Daniels’s calculator reveals the noticeable effect these factors can have on a runner’s finishing time. For example, an 18-minute 5K run into a 10 mph head wind equates to 17:05, while an 18-minute 5K lifted by a 10 mph tail wind is worth only a 19:38.
Making Your Prediction More Accurate
To compensate for the variability in runners, McMillan follows what he calls the “hybrid calculator,” a method of tweaking results for your strengths. A runner with natural speed doing shorter races or workouts would use a recent 5K race time as his training and racing baseline, but for longer workouts and races, this runner should use a slightly slower 5K time, to give him a slower set of bases for a stamina run. A farther-is-better runner would do the opposite—use a slower 5K (or add 30 seconds to a recent time) when using it as a baseline for interval work, but use his PR for any workout longer than 3.1 miles.
While these three race-prediction calculators using an 18-minute 5K varied by 3 minutes over the 26.2-mile distance, they were much closer determining a 10K result: between 37:23 and 37:35. “Predictions of race performances that are closer together are stronger than those farther apart,” McMillan says.
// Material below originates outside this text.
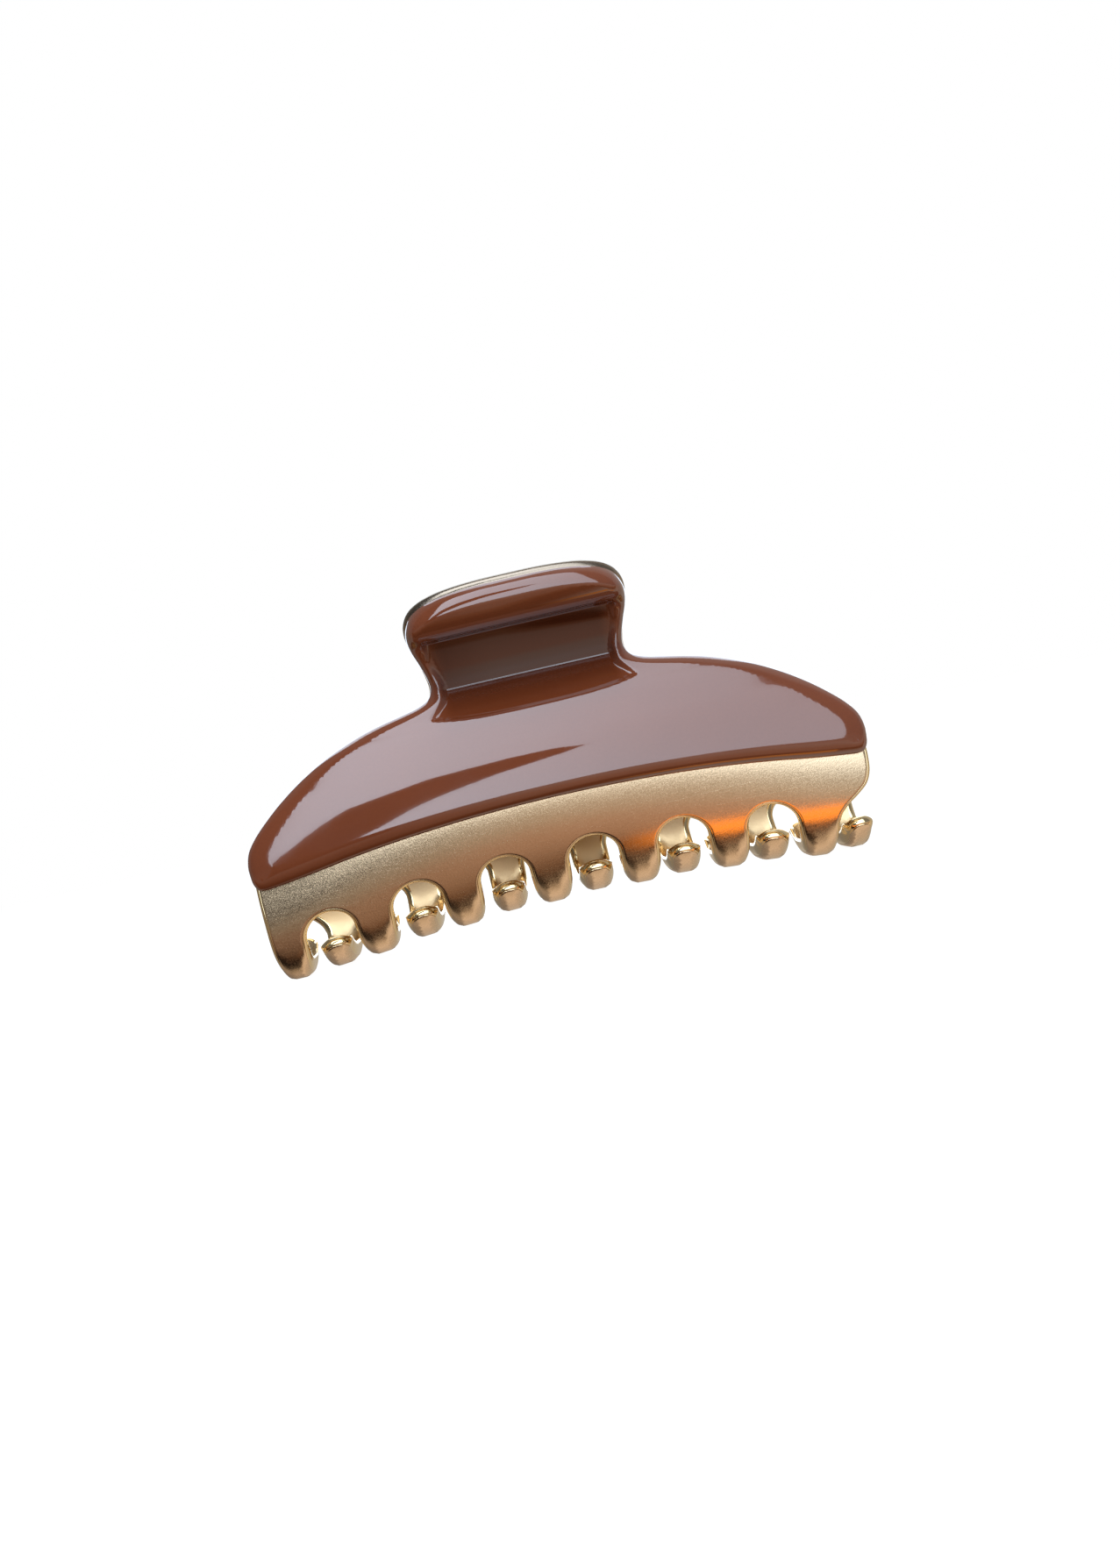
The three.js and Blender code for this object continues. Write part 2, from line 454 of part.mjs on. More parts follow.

For the most accurate forecast, use a distance that is closest to the upcoming race—rather than a new PR at a farther-removed distance--as long as it is a solid effort unaffected by weather or hills.
“A race-prediction calculator gives a starting point, but you should use what you know about yourself as a runner and your current training to make manual adjustments to what the calculator is telling you,” Godwin says. “I recommend that most runners allow a plus or minus 5 seconds per mile pace range around what the calculator predicts.”